Modeling code records
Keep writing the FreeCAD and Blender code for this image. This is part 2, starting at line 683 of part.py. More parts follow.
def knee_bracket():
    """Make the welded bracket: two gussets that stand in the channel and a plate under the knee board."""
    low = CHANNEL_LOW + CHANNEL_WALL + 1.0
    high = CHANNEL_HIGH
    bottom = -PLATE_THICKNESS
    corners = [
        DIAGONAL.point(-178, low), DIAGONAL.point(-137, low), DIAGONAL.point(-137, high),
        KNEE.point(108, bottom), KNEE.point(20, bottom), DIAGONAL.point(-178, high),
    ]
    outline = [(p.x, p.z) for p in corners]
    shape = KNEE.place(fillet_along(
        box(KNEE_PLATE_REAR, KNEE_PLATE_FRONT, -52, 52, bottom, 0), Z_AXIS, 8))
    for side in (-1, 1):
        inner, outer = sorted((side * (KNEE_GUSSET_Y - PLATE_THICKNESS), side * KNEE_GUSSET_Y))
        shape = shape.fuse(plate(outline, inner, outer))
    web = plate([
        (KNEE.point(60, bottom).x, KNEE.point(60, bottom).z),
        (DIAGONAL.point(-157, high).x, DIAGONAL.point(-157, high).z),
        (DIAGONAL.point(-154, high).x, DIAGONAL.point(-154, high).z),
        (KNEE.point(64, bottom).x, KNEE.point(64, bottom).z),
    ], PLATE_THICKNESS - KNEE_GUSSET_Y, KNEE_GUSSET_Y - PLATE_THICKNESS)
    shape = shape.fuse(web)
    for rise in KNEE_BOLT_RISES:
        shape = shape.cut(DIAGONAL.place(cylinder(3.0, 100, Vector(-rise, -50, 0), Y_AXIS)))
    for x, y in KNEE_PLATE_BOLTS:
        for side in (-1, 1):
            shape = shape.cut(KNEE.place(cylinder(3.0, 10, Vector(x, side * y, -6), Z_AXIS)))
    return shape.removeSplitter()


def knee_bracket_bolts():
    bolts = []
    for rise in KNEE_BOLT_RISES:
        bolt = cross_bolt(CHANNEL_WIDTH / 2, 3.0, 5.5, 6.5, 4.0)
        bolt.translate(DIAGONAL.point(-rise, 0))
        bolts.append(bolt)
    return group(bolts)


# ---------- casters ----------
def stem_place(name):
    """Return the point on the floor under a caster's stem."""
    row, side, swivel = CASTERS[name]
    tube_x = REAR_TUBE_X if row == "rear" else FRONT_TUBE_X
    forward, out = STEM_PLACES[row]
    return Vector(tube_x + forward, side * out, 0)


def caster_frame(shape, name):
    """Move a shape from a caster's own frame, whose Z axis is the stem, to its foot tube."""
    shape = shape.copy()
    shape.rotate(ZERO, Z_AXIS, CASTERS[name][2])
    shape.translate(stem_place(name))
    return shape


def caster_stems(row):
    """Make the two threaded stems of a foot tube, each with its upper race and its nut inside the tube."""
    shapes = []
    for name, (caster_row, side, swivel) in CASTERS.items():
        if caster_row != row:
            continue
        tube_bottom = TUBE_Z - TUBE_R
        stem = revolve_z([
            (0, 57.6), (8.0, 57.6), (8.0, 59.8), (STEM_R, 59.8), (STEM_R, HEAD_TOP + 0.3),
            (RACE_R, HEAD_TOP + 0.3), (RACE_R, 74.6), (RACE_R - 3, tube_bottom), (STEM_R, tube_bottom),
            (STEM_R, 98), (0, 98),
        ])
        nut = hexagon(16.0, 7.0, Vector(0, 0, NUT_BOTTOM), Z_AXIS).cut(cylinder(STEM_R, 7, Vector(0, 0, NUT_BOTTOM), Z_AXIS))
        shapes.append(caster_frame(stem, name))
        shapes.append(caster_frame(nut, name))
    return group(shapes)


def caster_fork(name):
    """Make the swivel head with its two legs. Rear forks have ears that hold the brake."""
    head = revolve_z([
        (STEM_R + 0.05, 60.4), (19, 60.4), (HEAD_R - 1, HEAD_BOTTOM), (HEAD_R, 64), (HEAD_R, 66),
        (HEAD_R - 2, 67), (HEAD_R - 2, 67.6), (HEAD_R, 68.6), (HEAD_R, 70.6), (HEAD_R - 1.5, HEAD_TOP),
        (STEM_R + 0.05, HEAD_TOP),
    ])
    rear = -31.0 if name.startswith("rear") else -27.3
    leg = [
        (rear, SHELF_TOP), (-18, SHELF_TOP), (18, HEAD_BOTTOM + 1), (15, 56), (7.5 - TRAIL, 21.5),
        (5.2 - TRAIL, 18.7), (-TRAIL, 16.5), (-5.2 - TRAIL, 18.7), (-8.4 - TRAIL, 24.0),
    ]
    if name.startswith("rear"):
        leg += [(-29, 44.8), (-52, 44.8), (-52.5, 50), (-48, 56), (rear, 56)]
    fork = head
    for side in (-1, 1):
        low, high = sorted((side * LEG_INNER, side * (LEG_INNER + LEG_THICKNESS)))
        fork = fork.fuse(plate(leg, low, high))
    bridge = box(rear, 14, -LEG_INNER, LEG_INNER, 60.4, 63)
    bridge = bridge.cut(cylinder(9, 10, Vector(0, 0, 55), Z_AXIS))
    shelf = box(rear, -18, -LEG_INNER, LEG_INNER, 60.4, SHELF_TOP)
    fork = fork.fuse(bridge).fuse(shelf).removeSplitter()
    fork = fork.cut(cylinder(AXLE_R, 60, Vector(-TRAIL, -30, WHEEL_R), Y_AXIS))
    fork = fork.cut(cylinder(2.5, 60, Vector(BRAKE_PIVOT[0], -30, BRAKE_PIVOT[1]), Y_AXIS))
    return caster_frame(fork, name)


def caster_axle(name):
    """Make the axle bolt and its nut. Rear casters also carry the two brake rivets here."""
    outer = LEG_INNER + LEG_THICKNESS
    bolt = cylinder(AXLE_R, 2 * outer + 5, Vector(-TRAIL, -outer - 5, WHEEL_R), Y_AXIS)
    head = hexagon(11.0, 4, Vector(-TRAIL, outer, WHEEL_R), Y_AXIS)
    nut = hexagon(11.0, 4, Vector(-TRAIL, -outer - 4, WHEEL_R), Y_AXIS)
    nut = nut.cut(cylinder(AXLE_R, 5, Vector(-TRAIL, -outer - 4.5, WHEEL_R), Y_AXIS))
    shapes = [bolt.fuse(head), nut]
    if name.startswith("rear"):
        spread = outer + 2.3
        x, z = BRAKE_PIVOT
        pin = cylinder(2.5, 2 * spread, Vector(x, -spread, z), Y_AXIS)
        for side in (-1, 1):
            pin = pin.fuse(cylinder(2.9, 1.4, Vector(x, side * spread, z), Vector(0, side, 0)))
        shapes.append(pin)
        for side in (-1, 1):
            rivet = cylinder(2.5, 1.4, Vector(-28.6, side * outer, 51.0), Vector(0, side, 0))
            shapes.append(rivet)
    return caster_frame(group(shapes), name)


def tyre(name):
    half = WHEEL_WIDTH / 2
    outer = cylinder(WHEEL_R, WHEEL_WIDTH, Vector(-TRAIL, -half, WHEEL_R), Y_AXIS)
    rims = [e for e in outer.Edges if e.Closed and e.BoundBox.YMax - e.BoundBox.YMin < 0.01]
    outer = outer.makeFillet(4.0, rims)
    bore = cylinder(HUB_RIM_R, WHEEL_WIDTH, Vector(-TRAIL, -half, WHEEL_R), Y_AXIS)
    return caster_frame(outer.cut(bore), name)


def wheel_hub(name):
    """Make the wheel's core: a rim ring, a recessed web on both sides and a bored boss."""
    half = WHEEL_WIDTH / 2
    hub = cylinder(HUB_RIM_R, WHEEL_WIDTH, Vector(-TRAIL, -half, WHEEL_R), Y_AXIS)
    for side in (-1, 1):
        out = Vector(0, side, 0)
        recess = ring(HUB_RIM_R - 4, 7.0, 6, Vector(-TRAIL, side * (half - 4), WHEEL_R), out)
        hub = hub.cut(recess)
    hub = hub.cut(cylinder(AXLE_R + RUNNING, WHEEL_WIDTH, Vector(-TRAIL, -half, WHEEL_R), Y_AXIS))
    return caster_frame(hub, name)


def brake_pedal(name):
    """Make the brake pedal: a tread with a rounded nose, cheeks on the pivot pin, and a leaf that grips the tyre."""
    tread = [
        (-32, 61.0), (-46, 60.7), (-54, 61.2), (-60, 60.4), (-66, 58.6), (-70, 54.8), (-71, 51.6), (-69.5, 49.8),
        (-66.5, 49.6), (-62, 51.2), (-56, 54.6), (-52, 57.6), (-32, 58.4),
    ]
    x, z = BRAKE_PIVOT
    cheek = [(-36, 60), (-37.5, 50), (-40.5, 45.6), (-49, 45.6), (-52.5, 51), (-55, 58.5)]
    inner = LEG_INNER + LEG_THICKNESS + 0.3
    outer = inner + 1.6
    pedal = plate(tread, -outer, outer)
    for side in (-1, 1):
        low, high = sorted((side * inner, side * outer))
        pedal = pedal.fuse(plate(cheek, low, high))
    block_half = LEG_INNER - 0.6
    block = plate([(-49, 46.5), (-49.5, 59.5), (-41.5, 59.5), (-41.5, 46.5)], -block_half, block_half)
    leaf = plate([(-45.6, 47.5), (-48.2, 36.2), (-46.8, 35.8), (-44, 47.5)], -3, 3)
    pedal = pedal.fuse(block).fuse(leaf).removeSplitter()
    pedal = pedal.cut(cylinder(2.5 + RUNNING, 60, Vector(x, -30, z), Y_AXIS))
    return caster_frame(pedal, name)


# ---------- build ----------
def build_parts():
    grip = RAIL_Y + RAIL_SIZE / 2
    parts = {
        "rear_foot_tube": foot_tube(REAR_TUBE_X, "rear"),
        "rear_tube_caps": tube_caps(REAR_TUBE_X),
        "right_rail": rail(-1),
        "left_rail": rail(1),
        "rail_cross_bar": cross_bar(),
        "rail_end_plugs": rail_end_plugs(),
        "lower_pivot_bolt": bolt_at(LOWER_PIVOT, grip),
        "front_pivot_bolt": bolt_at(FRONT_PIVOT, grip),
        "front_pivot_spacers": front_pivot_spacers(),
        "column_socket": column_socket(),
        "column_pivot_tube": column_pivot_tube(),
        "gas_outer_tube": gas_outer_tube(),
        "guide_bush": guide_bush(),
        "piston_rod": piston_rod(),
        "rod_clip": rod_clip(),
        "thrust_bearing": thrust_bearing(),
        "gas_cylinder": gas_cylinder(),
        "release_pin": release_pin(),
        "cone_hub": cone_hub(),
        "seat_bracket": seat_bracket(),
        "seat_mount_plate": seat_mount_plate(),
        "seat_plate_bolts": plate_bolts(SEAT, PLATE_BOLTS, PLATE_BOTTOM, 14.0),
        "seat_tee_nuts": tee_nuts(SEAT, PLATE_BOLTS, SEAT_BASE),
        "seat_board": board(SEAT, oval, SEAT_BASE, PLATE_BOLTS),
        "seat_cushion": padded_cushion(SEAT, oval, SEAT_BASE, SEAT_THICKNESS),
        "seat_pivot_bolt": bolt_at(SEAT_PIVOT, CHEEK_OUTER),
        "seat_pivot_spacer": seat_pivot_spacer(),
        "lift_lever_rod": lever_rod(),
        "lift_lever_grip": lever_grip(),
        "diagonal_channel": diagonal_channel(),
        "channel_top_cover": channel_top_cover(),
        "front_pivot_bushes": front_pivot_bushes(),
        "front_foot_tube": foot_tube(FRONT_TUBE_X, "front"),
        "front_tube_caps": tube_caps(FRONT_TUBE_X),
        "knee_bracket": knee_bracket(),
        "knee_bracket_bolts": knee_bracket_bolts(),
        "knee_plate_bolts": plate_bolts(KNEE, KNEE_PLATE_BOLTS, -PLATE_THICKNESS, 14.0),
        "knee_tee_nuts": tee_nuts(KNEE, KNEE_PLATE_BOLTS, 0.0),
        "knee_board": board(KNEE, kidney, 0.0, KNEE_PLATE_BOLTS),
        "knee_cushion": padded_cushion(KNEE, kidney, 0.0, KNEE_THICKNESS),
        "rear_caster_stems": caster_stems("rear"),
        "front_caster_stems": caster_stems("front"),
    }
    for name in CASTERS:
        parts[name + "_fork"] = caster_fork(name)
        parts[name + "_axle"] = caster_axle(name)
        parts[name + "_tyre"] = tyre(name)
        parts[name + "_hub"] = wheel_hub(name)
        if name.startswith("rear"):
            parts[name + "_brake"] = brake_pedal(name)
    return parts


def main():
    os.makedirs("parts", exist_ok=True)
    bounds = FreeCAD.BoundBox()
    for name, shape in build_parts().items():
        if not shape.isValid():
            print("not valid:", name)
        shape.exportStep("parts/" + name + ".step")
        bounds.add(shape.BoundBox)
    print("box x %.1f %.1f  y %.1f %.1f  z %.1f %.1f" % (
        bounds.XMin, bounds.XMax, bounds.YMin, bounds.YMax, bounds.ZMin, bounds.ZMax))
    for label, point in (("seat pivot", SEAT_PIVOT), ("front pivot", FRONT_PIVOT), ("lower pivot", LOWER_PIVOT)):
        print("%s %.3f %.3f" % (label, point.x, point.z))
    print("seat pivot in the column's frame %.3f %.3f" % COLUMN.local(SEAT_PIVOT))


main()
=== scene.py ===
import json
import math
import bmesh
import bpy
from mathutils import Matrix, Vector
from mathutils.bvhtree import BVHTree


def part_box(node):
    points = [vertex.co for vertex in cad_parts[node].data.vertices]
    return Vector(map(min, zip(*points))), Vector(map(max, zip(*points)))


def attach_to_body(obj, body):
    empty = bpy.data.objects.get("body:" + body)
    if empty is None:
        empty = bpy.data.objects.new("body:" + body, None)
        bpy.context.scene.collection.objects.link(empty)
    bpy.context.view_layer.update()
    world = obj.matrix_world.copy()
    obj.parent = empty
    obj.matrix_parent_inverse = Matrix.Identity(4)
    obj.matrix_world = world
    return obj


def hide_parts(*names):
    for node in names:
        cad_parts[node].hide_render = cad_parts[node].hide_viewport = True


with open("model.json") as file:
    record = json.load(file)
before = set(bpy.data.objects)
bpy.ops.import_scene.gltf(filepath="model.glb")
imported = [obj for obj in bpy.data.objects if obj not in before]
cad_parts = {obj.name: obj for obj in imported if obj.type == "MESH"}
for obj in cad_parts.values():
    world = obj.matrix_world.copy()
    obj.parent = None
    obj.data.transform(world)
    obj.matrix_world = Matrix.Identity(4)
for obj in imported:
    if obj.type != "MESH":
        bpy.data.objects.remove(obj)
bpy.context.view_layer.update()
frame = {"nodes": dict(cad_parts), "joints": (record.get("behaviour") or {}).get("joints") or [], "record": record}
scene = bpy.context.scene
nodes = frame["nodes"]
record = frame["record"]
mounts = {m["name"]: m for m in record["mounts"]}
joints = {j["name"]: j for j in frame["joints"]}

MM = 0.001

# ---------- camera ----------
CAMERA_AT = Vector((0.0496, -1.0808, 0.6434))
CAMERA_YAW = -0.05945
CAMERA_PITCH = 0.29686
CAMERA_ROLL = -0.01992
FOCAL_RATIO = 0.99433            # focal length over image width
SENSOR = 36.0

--

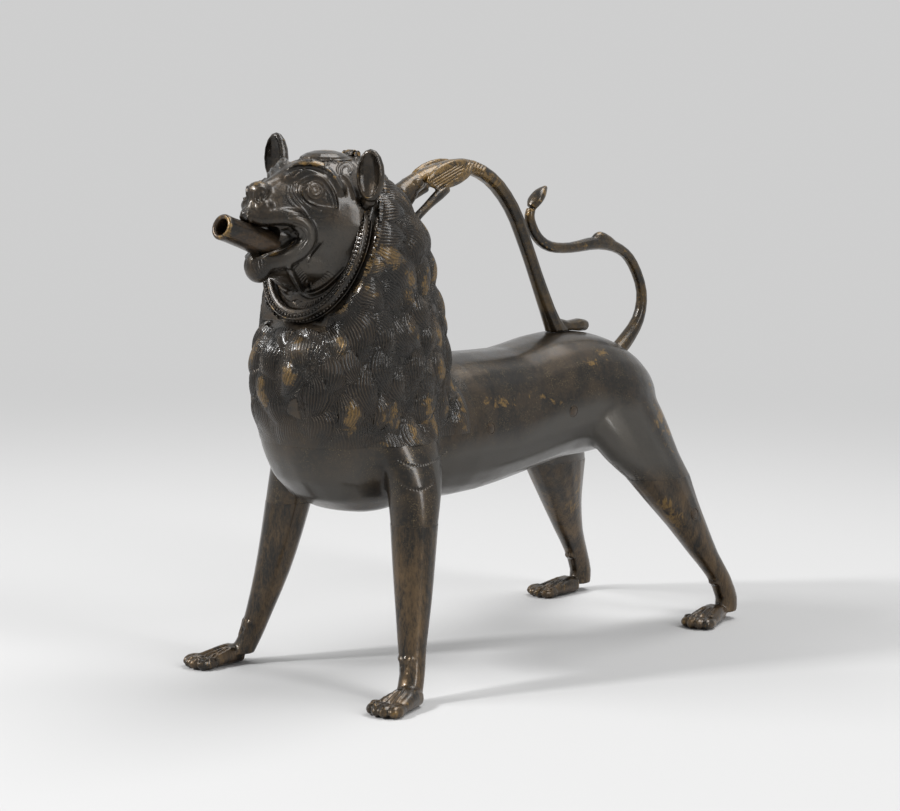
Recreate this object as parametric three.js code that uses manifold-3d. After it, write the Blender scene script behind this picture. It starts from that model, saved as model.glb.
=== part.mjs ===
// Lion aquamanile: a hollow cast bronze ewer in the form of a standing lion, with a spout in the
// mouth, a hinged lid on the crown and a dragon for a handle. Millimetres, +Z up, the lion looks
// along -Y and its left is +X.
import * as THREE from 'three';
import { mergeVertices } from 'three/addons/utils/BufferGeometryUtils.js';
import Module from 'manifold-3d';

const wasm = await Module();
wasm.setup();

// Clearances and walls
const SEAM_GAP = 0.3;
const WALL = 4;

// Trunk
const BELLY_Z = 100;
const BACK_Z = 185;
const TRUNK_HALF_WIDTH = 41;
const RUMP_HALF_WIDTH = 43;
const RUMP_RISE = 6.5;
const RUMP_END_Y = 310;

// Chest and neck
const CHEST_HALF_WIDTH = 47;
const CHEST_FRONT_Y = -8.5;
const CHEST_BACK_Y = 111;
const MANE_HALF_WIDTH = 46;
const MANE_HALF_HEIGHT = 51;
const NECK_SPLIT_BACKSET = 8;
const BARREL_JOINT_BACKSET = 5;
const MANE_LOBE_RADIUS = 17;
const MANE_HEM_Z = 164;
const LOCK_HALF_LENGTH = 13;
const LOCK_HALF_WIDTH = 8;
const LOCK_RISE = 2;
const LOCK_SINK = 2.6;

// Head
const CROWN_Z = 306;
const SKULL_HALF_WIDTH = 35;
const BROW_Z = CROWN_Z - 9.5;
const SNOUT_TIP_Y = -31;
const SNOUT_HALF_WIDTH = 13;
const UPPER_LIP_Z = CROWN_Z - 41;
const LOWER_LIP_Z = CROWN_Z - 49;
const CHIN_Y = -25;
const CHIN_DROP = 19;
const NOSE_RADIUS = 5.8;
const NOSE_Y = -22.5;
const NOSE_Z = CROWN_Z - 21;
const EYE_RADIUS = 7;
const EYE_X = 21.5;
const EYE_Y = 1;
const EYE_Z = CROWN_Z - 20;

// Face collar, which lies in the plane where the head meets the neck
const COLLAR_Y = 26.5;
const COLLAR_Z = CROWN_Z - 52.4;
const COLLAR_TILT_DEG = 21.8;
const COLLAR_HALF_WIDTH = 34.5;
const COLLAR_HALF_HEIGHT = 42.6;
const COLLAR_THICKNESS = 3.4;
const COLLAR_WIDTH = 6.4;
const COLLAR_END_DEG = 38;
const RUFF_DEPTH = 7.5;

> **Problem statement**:
Begin with the line containing "for name, shape", end with the line containing "obj.parent = None", and transcribe exactly every line in that span, with nothing added.

> **Response**:
    for name, shape in build_parts().items():
        if not shape.isValid():
            print("not valid:", name)
        shape.exportStep("parts/" + name + ".step")
        bounds.add(shape.BoundBox)
    print("box x %.1f %.1f  y %.1f %.1f  z %.1f %.1f" % (
        bounds.XMin, bounds.XMax, bounds.YMin, bounds.YMax, bounds.ZMin, bounds.ZMax))
    for label, point in (("seat pivot", SEAT_PIVOT), ("front pivot", FRONT_PIVOT), ("lower pivot", LOWER_PIVOT)):
        print("%s %.3f %.3f" % (label, point.x, point.z))
    print("seat pivot in the column's frame %.3f %.3f" % COLUMN.local(SEAT_PIVOT))


main()
=== scene.py ===
import json
import math
import bmesh
import bpy
from mathutils import Matrix, Vector
from mathutils.bvhtree import BVHTree


def part_box(node):
    points = [vertex.co for vertex in cad_parts[node].data.vertices]
    return Vector(map(min, zip(*points))), Vector(map(max, zip(*points)))


def attach_to_body(obj, body):
    empty = bpy.data.objects.get("body:" + body)
    if empty is None:
        empty = bpy.data.objects.new("body:" + body, None)
        bpy.context.scene.collection.objects.link(empty)
    bpy.context.view_layer.update()
    world = obj.matrix_world.copy()
    obj.parent = empty
    obj.matrix_parent_inverse = Matrix.Identity(4)
    obj.matrix_world = world
    return obj


def hide_parts(*names):
    for node in names:
        cad_parts[node].hide_render = cad_parts[node].hide_viewport = True


with open("model.json") as file:
    record = json.load(file)
before = set(bpy.data.objects)
bpy.ops.import_scene.gltf(filepath="model.glb")
imported = [obj for obj in bpy.data.objects if obj not in before]
cad_parts = {obj.name: obj for obj in imported if obj.type == "MESH"}
for obj in cad_parts.values():
    world = obj.matrix_world.copy()
    obj.parent = None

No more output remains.